Nevertheless, the occasional distracting scene doesn’t obscure the most engaging aspects of the labyrinthine plot, particularly once it circles back to the reporters’ own former negligence. As McCarthy gradually introduces the Globe’s previous standards for reporting on its city’s secrets, the two-hour movie develops a canny depiction of a storied media institution coming to grips with its limitations. While months creep by, 9/11 comes and goes, an event that McCarthy uses to draw a keen distinction between the big picture of national stories and their tendency to dwarf the local beat. But when the Spotlight team wises up, they realize how much they can affect change on the scale available to them. Following that thread, “Spotlight” is littered with captivating exchanges.

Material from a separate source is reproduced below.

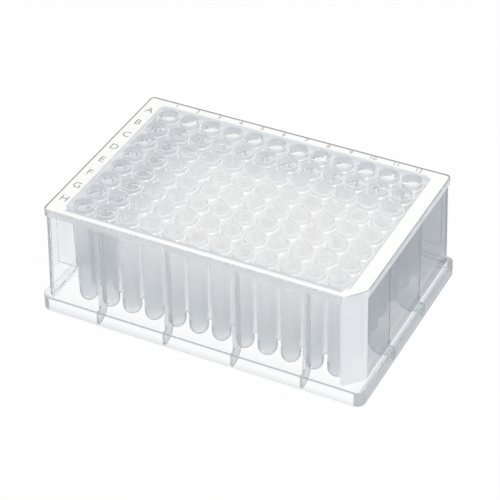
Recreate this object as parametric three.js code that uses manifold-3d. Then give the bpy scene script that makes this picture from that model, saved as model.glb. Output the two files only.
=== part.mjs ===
// A 96-well deep-well plate, moulded in clear polypropylene with a white border on its top frame.
// Millimetres, +Z up. The origin is the centre of the footprint, on the surface the plate stands on.
// +X runs along the columns, from 1 to 12, and +Y points to row A. Well A1 is at -X, +Y.
import * as THREE from "three";
import { mergeVertices } from "three/addons/utils/BufferGeometryUtils.js";
import Module from "manifold-3d";

// Standard microplate sizes: footprint, and the grid of wells centred on it.
const LENGTH = 127.76;
const WIDTH = 85.48;
const COLUMNS = 12;
const ROWS = 8;
const PITCH = 9;

// Levels.
const HEIGHT = 44.1;
const SKIRT_TOP = 6;
const LIP_BOTTOM = 41.1;
const DECK_TOP = 42;
const DECK_BOTTOM = 40.8;
const FRAME_ROOF = 42.5;

// Walls. The upper walls stand in from the skirt, by a little less on the long sides than on the ends.
const WALL = 1.2;
const WALL_INSET = { x: 2.25, y: 1.9 };
const DRAFT = 0.85;
const LIP_PROUD = 0.5;
const SKIRT_RADIUS = 3.2;
const WALL_RADIUS = 1.8;

// The cut corner beside well H12, which tells a robot which way round the plate is.
const KEY_CORNER = { alongX: 5.6, alongY: 6.4 };

// The recess in the top frame that the well rims stand in, and the white border around it.
const RECESS = { halfX: 55, halfY: 36.8, radius: 3 };
const BORDER_THICKNESS = 0.3;
const BORDER_EDGE = 0.5;

// Wells and the tubes around them, both drafted so that the moulding leaves its tool.
const TUBE = { top: 4.0, foot: 3.5, footLevel: 5.4 };
const WELL = { top: 3.45, foot: 2.9, footLevel: 6.0 };

// Ribs and webs that stiffen the shell. A rib's foot sweeps out in a curve from its tube to the skirt,
// bent towards a point that lies RIB_BEND from the curve's own corner. Ribs and webs run into what they
// join by RIB_OVERLAP.
const RIB_THICKNESS = 1;
const RIB_FOOT = 0.3;
const RIB_CORNER = 4.2;
const RIB_BEND = { out: 0.9, up: 0.4 };
const RIB_OVERLAP = 0.6;
const FIRST_RIB_COLUMN = 1;
const COLUMNS_PER_RIB = 3;
const RIB_ROWS = [2, 5];
const WEB_OFFSET = 33.9;
const WEB_BOTTOM = 17;

// Facets. A polygon of SIDES corners has the area of its circle when its corners lie at ROUND times
// the circle's radius.
const SIDES = 8;
const ROUND = Math.sqrt((2 * Math.PI) / SIDES / Math.sin((2 * Math.PI) / SIDES));
const CORNER_STEPS = 2;
const TUBE_BOTTOM_STEPS = 2;
const WELL_BOTTOM_STEPS = 1;

// A solid that cuts an open face runs past it by CLEAR, and corners closer than WELD are one corner.
const CLEAR = 1;
const WELD = 1e-4;

const wasm = await Module();
wasm.setup();

// A closed three.js geometry as a solid that can be joined and cut.
function toSolid(geometry) {
  const closed = geometry.clone();
  closed.deleteAttribute("normal");
  closed.deleteAttribute("uv");
  const merged = mergeVertices(closed, WELD);
  return new wasm.Manifold(
    new wasm.Mesh({
      numProp: 3,
      vertProperties: merged.attributes.position.array,
      triVerts: new Uint32Array(merged.index.array),
    }),
  );
}

// A solid back as a three.js geometry with flat faces.
function toGeometry(solid) {
  const mesh = solid.getMesh();
  const indexed = new THREE.BufferGeometry();
  indexed.setAttribute("position", new THREE.BufferAttribute(mesh.vertProperties, 3));
  indexed.setIndex(new THREE.BufferAttribute(mesh.triVerts, 1));
  const flat = indexed.toNonIndexed();
  flat.computeVertexNormals();
  return flat;
}

// A rectangle with rounded corners. With a key, its corner at +X, -Y is cut straight instead.
function outline(halfX, halfY, radius, key) {
  const shape = new THREE.Shape();
  shape.moveTo(-halfX + radius, -halfY);
  if (key) {
    shape.lineTo(halfX - key.alongX, -halfY);
    shape.lineTo(halfX, -halfY + key.alongY);
  } else {
    shape.absarc(halfX - radius, -halfY + radius, radius, -Math.PI / 2, 0, false);
  }
  shape.absarc(halfX - radius, halfY - radius, radius, 0, Math.PI / 2, false);
  shape.absarc(-halfX + radius, halfY - radius, radius, Math.PI / 2, Math.PI, false);
  shape.absarc(-halfX + radius, -halfY + radius, radius, Math.PI, Math.PI * 1.5, false);
  return shape;
}

// An outline raised from one level to another.
function prism(shape, bottom, top) {
  const geometry = new THREE.ExtrudeGeometry(shape, {
    depth: top - bottom,
    bevelEnabled: false,
    curveSegments: CORNER_STEPS,
  });
  return geometry.translate(0, 0, bottom);
}

// The same, with the sides leaning in by inset at the upper level.
function draftedPrism(halfX, halfY, radius, key, bottom, top, inset) {
  const geometry = prism(outline(halfX, halfY, radius, key), bottom, top);
  const position = geometry.attributes.position;
  const middle = (bottom + top) / 2;
  for (let i = 0; i < position.count; i += 1) {
    if (position.getZ(i) > middle) {
      position.setX(i, (position.getX(i) * (halfX - inset)) / halfX);
      position.setY(i, (position.getY(i) * (halfY - inset)) / halfY);
    }
  }
  return geometry;
}

// A profile of radius and height, turned about the Z axis, with flats facing the four sides.
function turned(profile) {
  const points = profile.map(([radius, z]) => new THREE.Vector2(radius, z));
  const geometry = new THREE.LatheGeometry(points, SIDES, Math.PI / SIDES);
  return geometry.rotateX(Math.PI / 2);
}

// The round bottom of a tube or well, from its lowest point up to where the wall starts.
function roundBottom(radius, level, steps) {
  const points = [];
  for (let i = 0; i < steps; i += 1) {
    const angle = (i / steps) * (Math.PI / 2);
    points.push([radius * Math.sin(angle), level - radius * Math.cos(angle)]);
  }
  points.push([radius, level]);
  return points;
}

// The outer walls: a flared skirt with a flat ledge, a drafted wall on it, and a lip round the top.
const wallHalfX = LENGTH / 2 - WALL_INSET.x;
const wallHalfY = WIDTH / 2 - WALL_INSET.y;
const lipHalfX = wallHalfX - DRAFT + LIP_PROUD;
const lipHalfY = wallHalfY - DRAFT + LIP_PROUD;

function makeShell() {
  const skirt = toSolid(prism(outline(LENGTH / 2, WIDTH / 2, SKIRT_RADIUS), 0, SKIRT_TOP));
  const wall = toSolid(
    draftedPrism(wallHalfX, wallHalfY, WALL_RADIUS, KEY_CORNER, SKIRT_TOP - WALL, LIP_BOTTOM, DRAFT),
  );
  const lip = toSolid(prism(outline(lipHalfX, lipHalfY, WALL_RADIUS, KEY_CORNER), LIP_BOTTOM, HEIGHT));

  const skirtInside = outline(LENGTH / 2 - WALL, WIDTH / 2 - WALL, SKIRT_RADIUS - WALL);
  const wallInside = draftedPrism(
    wallHalfX - WALL,
    wallHalfY - WALL,
    WALL_RADIUS,
    KEY_CORNER,
    -CLEAR,
    DECK_BOTTOM,
    DRAFT,
  );
  return skirt
    .add(wall)
    .add(lip)
    .subtract(toSolid(prism(skirtInside, -CLEAR, SKIRT_TOP - WALL)))
    .subtract(toSolid(wallInside))
    .subtract(makeFrameCore());
}

// The channel under the top frame that keeps its section as thin as the walls.
function makeFrameCore() {
  const shape = outline(
    wallHalfX - DRAFT - WALL,
    wallHalfY - DRAFT - WALL,
    WALL_RADIUS,
    KEY_CORNER,
  );
  shape.holes.push(outline(RECESS.halfX + WALL, RECESS.halfY + WALL, RECESS.radius));
  return toSolid(prism(shape, DECK_BOTTOM - CLEAR, FRAME_ROOF));
}

// One rib, standing between the tubes and the wall and reaching down the skirt to the ground.
// It is drawn in a plane with out as the distance from the centre and up as the height.
function makeRib(tubeFace, wallFace, skirtFace) {
  const start = tubeFace - RIB_OVERLAP;
  const skirt = skirtFace - WALL + RIB_OVERLAP;
  const bendOut = tubeFace + RIB_BEND.out;
  const bendUp = RIB_FOOT + RIB_BEND.up;
  const shape = new THREE.Shape();
  shape.moveTo(start, FRAME_ROOF);
  shape.lineTo(start, RIB_FOOT + RIB_CORNER);
  shape.lineTo(tubeFace, RIB_FOOT + RIB_CORNER);
  shape.quadraticCurveTo(bendOut, bendUp, tubeFace + RIB_CORNER, RIB_FOOT);
  shape.lineTo(skirt, RIB_FOOT);
  shape.lineTo(skirt, SKIRT_TOP - RIB_OVERLAP);
  shape.lineTo(wallFace - RIB_OVERLAP, SKIRT_TOP - RIB_OVERLAP);
  shape.lineTo(wallFace - DRAFT - RIB_OVERLAP, FRAME_ROOF);
  const geometry = new THREE.ExtrudeGeometry(shape, {
    depth: RIB_THICKNESS,
    bevelEnabled: false,
    curveSegments: CORNER_STEPS,
  });
  return geometry.translate(0, 0, -RIB_THICKNESS / 2).rotateX(Math.PI / 2);
}

// Ribs stand on every third column, from column 2, and on rows C and F, at both ends of each.
function addRibs(body) {
  const tubeEndX = ((COLUMNS - 1) / 2) * PITCH + TUBE.foot;
  const tubeEndY = ((ROWS - 1) / 2) * PITCH + TUBE.foot;
  const endRib = makeRib(tubeEndX, wallHalfX, LENGTH / 2);
  const sideRib = makeRib(tubeEndY, wallHalfY, WIDTH / 2);
  let joined = body;
  for (let column = FIRST_RIB_COLUMN; column < COLUMNS; column += COLUMNS_PER_RIB) {
    const x = (column - (COLUMNS - 1) / 2) * PITCH;
    for (const turn of [-1, 1]) {
      const placed = sideRib.clone().rotateZ((turn * Math.PI) / 2).translate(x, 0, 0);
      joined = joined.add(toSolid(placed));
    }
  }
  for (const row of RIB_ROWS) {
    const y = ((ROWS - 1) / 2 - row) * PITCH;
    for (const turn of [0, 1]) {
      const placed = endRib.clone().rotateZ(turn * Math.PI).translate(0, y, 0);
      joined = joined.add(toSolid(placed));
    }
  }
  return joined;
}

// Short webs that tie the four corner tubes to the end walls, in the upper part of the shell only.
function addCornerWebs(body) {
  const inner = ((COLUMNS - 1) / 2) * PITCH + TUBE.foot - RIB_OVERLAP;
  const outer = wallHalfX - DRAFT - RIB_OVERLAP;
  const height = FRAME_ROOF - WEB_BOTTOM;
  const web = new THREE.BoxGeometry(outer - inner, RIB_THICKNESS, height);
  let joined = body;
  for (const sideX of [-1, 1]) {
    for (const sideY of [-1, 1]) {
      const placed = web
        .clone()
        .translate((sideX * (outer + inner)) / 2, sideY * WEB_OFFSET, WEB_BOTTOM + height / 2);
      joined = joined.add(toSolid(placed));
    }
  }
  return joined;
}

// Where every well stands, from A1 to H12.
function wellCentres() {
  const centres = [];
  for (let row = 0; row < ROWS; row += 1) {
    for (let column = 0; column < COLUMNS; column += 1) {
      centres.push([
        (column - (COLUMNS - 1) / 2) * PITCH,
        ((ROWS - 1) / 2 - row) * PITCH,
      ]);
    }
  }
  return centres;
}

// The whole clear moulding. A tube runs from its round bottom up through the deck to its raised rim.
function makeBody() {
  const tube = turned([
    ...roundBottom(TUBE.foot * ROUND, TUBE.footLevel, TUBE_BOTTOM_STEPS),
    [TUBE.top * ROUND, HEIGHT],
    [0, HEIGHT],
  ]);
  const well = turned([
    ...roundBottom(WELL.foot * ROUND, WELL.footLevel, WELL_BOTTOM_STEPS),
    [WELL.top * ROUND, HEIGHT],
    [WELL.top * ROUND, HEIGHT + CLEAR],
    [0, HEIGHT + CLEAR],
  ]);
  const recess = prism(outline(RECESS.halfX, RECESS.halfY, RECESS.radius), DECK_TOP, HEIGHT + CLEAR);
  const rebate = prism(borderOutline(), HEIGHT - BORDER_THICKNESS, HEIGHT + CLEAR);

  let body = addCornerWebs(addRibs(makeShell()));
  body = body.subtract(toSolid(recess)).subtract(toSolid(rebate));
  for (const [x, y] of wellCentres()) {
    body = body.add(toSolid(tube.clone().translate(x, y, 0)));
  }
  for (const [x, y] of wellCentres()) {
    body = body.subtract(toSolid(well.clone().translate(x, y, 0)));
  }
  return toGeometry(body);
}

// The white border fills a shallow rebate, from just inside the lip's edge to the recess.
function borderOutline() {
  return outline(lipHalfX - BORDER_EDGE, lipHalfY - BORDER_EDGE, WALL_RADIUS, KEY_CORNER);
}

function makeBorder() {
  const shape = borderOutline();
  shape.holes.push(outline(RECESS.halfX, RECESS.halfY, RECESS.radius));
  return prism(shape, HEIGHT - BORDER_THICKNESS, HEIGHT);
}

const clearPlastic = new THREE.MeshStandardMaterial({
  color: 0xdfe4e6,
  roughness: 0.18,
  metalness: 0,
  transparent: true,
  opacity: 0.45,
});
const whitePlastic = new THREE.MeshStandardMaterial({
  color: 0xf7f7f4,
  roughness: 0.45,
  metalness: 0,
});

const plateBody = new THREE.Mesh(makeBody(), clearPlastic);
plateBody.name = "plate_body";
const whiteBorder = new THREE.Mesh(makeBorder(), whitePlastic);
whiteBorder.name = "white_border";

const plate = new THREE.Group();
plate.add(plateBody, whiteBorder);

export default plate;
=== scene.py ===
import math

import bmesh
import bpy
import numpy as np
from mathutils import Matrix, Vector


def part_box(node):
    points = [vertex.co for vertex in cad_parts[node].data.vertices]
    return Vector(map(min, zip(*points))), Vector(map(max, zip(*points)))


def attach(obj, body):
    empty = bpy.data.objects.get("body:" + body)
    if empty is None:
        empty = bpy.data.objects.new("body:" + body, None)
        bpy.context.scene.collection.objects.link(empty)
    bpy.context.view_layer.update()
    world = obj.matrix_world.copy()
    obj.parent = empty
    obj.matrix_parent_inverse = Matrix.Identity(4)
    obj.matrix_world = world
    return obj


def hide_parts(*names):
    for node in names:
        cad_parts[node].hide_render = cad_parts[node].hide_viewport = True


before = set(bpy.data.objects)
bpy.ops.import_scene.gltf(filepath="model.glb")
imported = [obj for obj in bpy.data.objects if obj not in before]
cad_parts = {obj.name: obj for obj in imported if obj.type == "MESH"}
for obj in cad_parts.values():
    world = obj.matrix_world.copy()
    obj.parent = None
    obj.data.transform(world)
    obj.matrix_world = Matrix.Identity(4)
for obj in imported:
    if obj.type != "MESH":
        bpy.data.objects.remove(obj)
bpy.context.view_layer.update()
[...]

Still, the movie’s chief appeal comes down to Keaton’s engrossing presence. It’s his layered expression — pitched between amazement and renewed understanding — that closes the film, epitomizing the extent of the revelations subsequently explained in the credits: Well over 1,000 survivors of sexual abuse came forward after the Globe’s initial front page story in early 2002. That figure once again point to the lack of attention given to the allegations in previous decades. As much as “Spotlight” salutes journalistic achievements, it works best when probing its shortcomings. There’s no finer barometer for studying this struggle than Keaton’s performance, which embodies the internal process of trying to do the right thing — and instead achieving the opposite effect.

Grade: B

“Spotlight” premiered this week in Venice. It opens in limited release on November 6.